====== Source excerpt

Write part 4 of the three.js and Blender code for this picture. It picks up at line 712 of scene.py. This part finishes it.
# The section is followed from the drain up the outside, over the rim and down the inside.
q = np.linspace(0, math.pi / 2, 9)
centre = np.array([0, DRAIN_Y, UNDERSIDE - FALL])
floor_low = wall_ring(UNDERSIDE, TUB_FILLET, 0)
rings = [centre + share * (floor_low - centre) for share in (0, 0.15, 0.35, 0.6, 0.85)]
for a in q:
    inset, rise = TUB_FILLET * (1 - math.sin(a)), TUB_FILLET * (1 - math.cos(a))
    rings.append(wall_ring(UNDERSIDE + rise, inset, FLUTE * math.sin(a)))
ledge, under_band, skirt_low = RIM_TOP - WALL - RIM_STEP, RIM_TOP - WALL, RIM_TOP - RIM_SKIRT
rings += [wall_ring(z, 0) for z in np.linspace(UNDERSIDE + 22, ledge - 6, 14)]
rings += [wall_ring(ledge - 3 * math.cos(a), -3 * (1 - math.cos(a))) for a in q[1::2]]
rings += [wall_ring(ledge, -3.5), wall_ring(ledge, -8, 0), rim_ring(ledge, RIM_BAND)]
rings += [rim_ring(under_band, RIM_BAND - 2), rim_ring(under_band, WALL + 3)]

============

Objective: All of the data must be returned exactly.

Exercise solution:
Write part 4 of the three.js and Blender code for this picture. It picks up at line 712 of scene.py. This part finishes it.
# The section is followed from the drain up the outside, over the rim and down the inside.
q = np.linspace(0, math.pi / 2, 9)
centre = np.array([0, DRAIN_Y, UNDERSIDE - FALL])
floor_low = wall_ring(UNDERSIDE, TUB_FILLET, 0)
rings = [centre + share * (floor_low - centre) for share in (0, 0.15, 0.35, 0.6, 0.85)]
for a in q:
    inset, rise = TUB_FILLET * (1 - math.sin(a)), TUB_FILLET * (1 - math.cos(a))
    rings.append(wall_ring(UNDERSIDE + rise, inset, FLUTE * math.sin(a)))
ledge, under_band, skirt_low = RIM_TOP - WALL - RIM_STEP, RIM_TOP - WALL, RIM_TOP - RIM_SKIRT
rings += [wall_ring(z, 0) for z in np.linspace(UNDERSIDE + 22, ledge - 6, 14)]
rings += [wall_ring(ledge - 3 * math.cos(a), -3 * (1 - math.cos(a))) for a in q[1::2]]
rings += [wall_ring(ledge, -3.5), wall_ring(ledge, -8, 0), rim_ring(ledge, RIM_BAND)]
rings += [rim_ring(under_band, RIM_BAND - 2), rim_ring(under_band, WALL + 3)]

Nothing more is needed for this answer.